Si les motions d’irrecevabilité et de rejet préalable n’ont sans surprise pas été adoptées par le Sénat à majorité de droite et du centre, les groupes de gauche n’ont pas mâché leurs mots pour s’opposer à la réforme des retraites, sur la forme comme sur le fond. Éliane Assassi, qui défendait la motion d’irrecevabilité, a dénoncé un « projet qui relève de la provocation » et un « coup d’Etat feutré contre les institutions de la République » par l’utilisation des délais contraints prévus par l’article 47-1 de la Constitution. Sur le fond, l’ensemble des groupes de gauche a dénoncé la politique fiscale et budgétaire du gouvernement, qui refuse d’envisager d’autres sources de recettes. « C’est une loi de classe, qui touchera surtout les catégories populaires. Les Français l’ont bien compris que ce qui se jouait c’était le pouvoir sur leur temps, qui est le pouvoir tout court, comme le disait André Gorz. C’est un temps libéré de la subordination, que votre gouvernement veut livrer à une croissance sans fin », a notamment lancé Raymonde Poncet-Monge, du groupe écologiste, citant un philosophe du travail des grandes heures du marxisme culturel français.
« Les 4227 amendements déposés sont-ils les prémices d’une obstruction au Sénat ? »
La référence à Gorz renvoie à un temps de conflictualité politique et idéologique autrement plus clair et frontal que celui du « Nouveau Monde » que l’on a presque déjà oublié dans ce début de deuxième quinquennat d’Emmanuel Macron. Et la majorité sénatoriale, comme la majorité présidentielle ne s’y sont pas trompées.
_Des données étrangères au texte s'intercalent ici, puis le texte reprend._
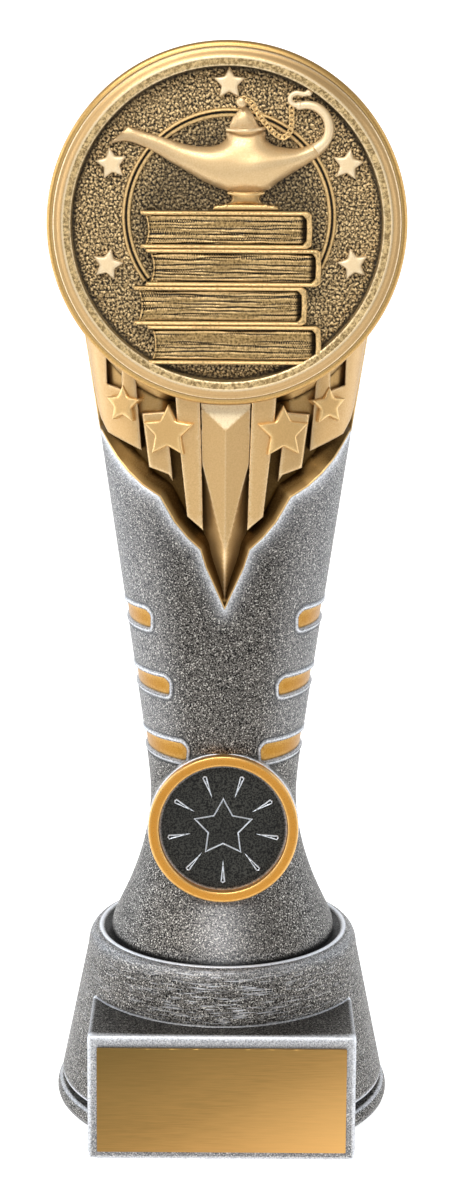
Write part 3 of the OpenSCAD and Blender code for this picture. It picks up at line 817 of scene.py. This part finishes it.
medal_parts = [on_seat(turned([(0, 0), (13.0, 0), (13.0, 0.5), (12.8, 0.6), (0, 0.6)], 160, step=0.5)),
               plate(spread(star(6.35, 0.53), 0.4), seat_at, [(0, 0.6), (0.1, 0.86), (0.22, 0.95)], disc_face,
                     grid=0.3, holes=[spread(star(5.72, 0.53), 0.4)])]
for angle in range(30, 351, 40):
    a = math.radians(angle)
    run, across = np.array([math.cos(a), math.sin(a)]), np.array([-math.sin(a), math.cos(a)])
    wedge = [run * 6.7, run * 11.2 - across * 0.52, run * 11.5, run * 11.2 + across * 0.52]
    medal_parts.append(plate(spread(wedge, 0.3), seat_at, [(0, 0.62), (0.12, 0.85), (0.25, 0.8), (0.4, 0.6)],
                             disc_face, grid=0.3))
piece("Medallion_disc", joined(*medal_parts), pewter, reach=0.3)


# ---- Burst ----

BURST_DEPTH = 3.0


def front_of_column(x, z):
    return skin(turn_at(x, z), z)[..., 1]


def burst_stain(x, y, z):
    """The dark antique wash and painted shade on the bevel and the floor of the burst, below the surface of
    the column.
    """
    depth = y - front_of_column(x, z)
    return np.clip((depth - 0.02) / 0.2, 0, 1) * (1 - 0.65 * scoop(x, z))


def scoop(x, z):
    """How far a place lies in the shallow pockets above the burst's stars."""
    return smooth_step((np.abs(x) - 10.5) / 3) * smooth_step((z - 145.5) / 3.5)


def panel_rise(flat, h, inside):
    x = unrolled(*flat.T, 0.0)[:, 0]
    return h + 1.5 * scoop(x, flat[:, 1]) * smooth_step(-h / 2.5)


panel_form = [(0, -0.1), (0.1, 0.08), (0.24, 0.08), (0.4, -0.15), (1.3, -1.25), (2.1, -2.3), (2.6, -2.95),
              (3.2, -3.0)]
piece("Burst_panel", plate(burst_edge, unrolled, panel_form, lambda u, z: unrolled(u, z, -3.35), grid=1.0,
                           rise=panel_rise), shaded_gold, reach=0.45, stain=burst_stain)


# Each bar: its outline, the bottoms and tops of its inner and outer edge, how deep it lies, how closely it
# follows the column and the least of its painted shade
RAYS = {
    "inner": ([(5.3, 160), (4.7, 140), (4.35, 125.6), (7.5, 128.3), (9.5, 147), (10.3, 160)],
              [(4.35, 125.6), (5.3, 160)], [(7.5, 128.3), (10.3, 160)], 0.35, 0.2, 0.0),
    "middle": ([(11.6, 149.2), (10.3, 135.3), (11.2, 136.6), (15.0, 137.9), (16.1, 146.6), (16.4, 148.6)],
               [(10.3, 135.3), (11.6, 149.2)], [(15.0, 137.9), (16.4, 148.6)], 0.4, 0.2, 0.12),
    "outer": ([(18.2, 165), (16.5, 141.2), (23.3, 143.9), (24.8, 146.5), (25.5, 149), (26.9, 157), (28.0, 166),
               (23.5, 166), (23.3, 153.9), (20.4, 153.2), (20.2, 165)],
              [(16.5, 141.2), (18.2, 165)], [(23.3, 143.9), (28.0, 166)], 0.3, 0.8, 0.34),
}


def edge_at(z, edge):
    """Where a line of (x, z) points, lowest first, is at a height."""
    x, heights = zip(*edge)
    return np.interp(z, heights, x)


def ray_face(name, x, z):
    _, near, far, sink, follow, _ = RAYS[name]
    x0, x1 = edge_at(z, near), np.minimum(edge_at(z, far), section(z)[0] * 0.985)
    y0, y1 = front_of_column(x0, z), front_of_column(x1, z)
    chord = y0 + (y1 - y0) * (x - x0) / (x1 - x0)
    return chord + (front_of_column(x, z) - chord) * follow + sink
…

Bruno Retailleau a assumé une « réforme qui porte en elle un projet de société, la mère de toutes les réformes », et que la droite doit assumer comme une victoire. « De quoi aurions-nous l’air si nous ne votions pas une réforme que nous votons chaque année ? » a-t-il ajouté.
Le rapporteur LR du projet de loi, René-Paul Savary, n’a aussi pas manqué de le rappeler : cette réforme ressemble dans les grandes lignes à un amendement voté depuis 2018 au Sénat lors de l’examen du budget de la Sécu. « La voilà enfin cette réforme, attendue, si nécessaire, pressante, si urgente, mais si longtemps repoussée. La voilà enfin reprise, cette proposition sénatoriale votée contre l’avis de ce gouvernement. Pourquoi n’a-t-il pas jugé utile de se rallier au Sénat dès 2018 ? La pente serait moins raide et le déficit moins abyssal. Que de temps perdu. Mais il n’est jamais trop tard pour bien faire. »
Face à cette réforme clairement identifiée à droite au Sénat, François Patriat, président du groupe macroniste au Sénat, s’est même inquiété de l’attitude que pourrait avoir le bloc d’en face qui – sans faire de bruit – a tout de même fait grimper le compteur d’amendements à tel point qu’un vote sur l’ensemble du texte le 12 mars prochain pourrait être compromis : « Les 4227 amendements déposés sont-ils les prémices d’une obstruction au Sénat ? Avec 69 amendements similaires déposés par la gauche sur l’article liminaire, je m’inquiète un peu. Nous sommes ici pour réussir ce que n’a pas réussi l’Assemblée nationale. Je sais les oppositions résolues, mais j’espère pouvoir compter sur l’esprit de responsabilité de chacun. »
« Bienvenue au Sénat »
Dans les rangs de la majorité sénatoriale et de la majorité présidentielle, plane clairement le spectre de « l’obstruction » à l’Assemblée nationale. Les sénateurs de gauche n’ont pas déclaré la guerre ouverte au gouvernement et à la majorité sénatoriale. Guillaume Gontard, président du groupe écologiste, enjoint même le gouvernement à « repartir sur des bases saines » dans le débat. Mais en même temps, Éliane Assassi l’assume : le groupe communiste utilisera « tous les moyens constitutionnels » à sa disposition « pour relayer la colère froide et massive qui monte dans le pays. »
Cathy Apourceau-Poly, sénatrice communiste prévient, elle aussi, la majorité sénatoriale et le gouvernement : « L’examen du texte au Sénat ne sera pas un long fleuve tranquille pour vous et comptez sur nous pour vous rappeler que comme les Français, nous sommes opposés à votre réforme. » Hervé Marseille tente bien de rassurer Olivier Dussopt, particulièrement chahuté à l’Assemblée nationale : « Ici, vous n’avez rien à craindre monsieur le ministre. »
Dans le ton des débats, peut-être, mais si le but est de faire adopter la réforme des retraites par la haute assemblée, le ministre du Travail va avoir du boulot, avec plus de 4200 amendements recevables. « Les parlementaires, c’est fait pour voter », insiste déjà Bruno Retailleau. « Nous mènerons une bataille parlementaire contre votre texte et défendrons chacun, je dis bien chacun de nos amendements », lui répond Cathy Apoureceau-Poly. Et son collègue communiste, Fabien Gay, de conclure : « Bienvenue au Sénat. »
Le Sénat continuera l'examen du texte ce vendredi matin à 9h30, avec l'examen de la motion référendaire déposée par la gauche.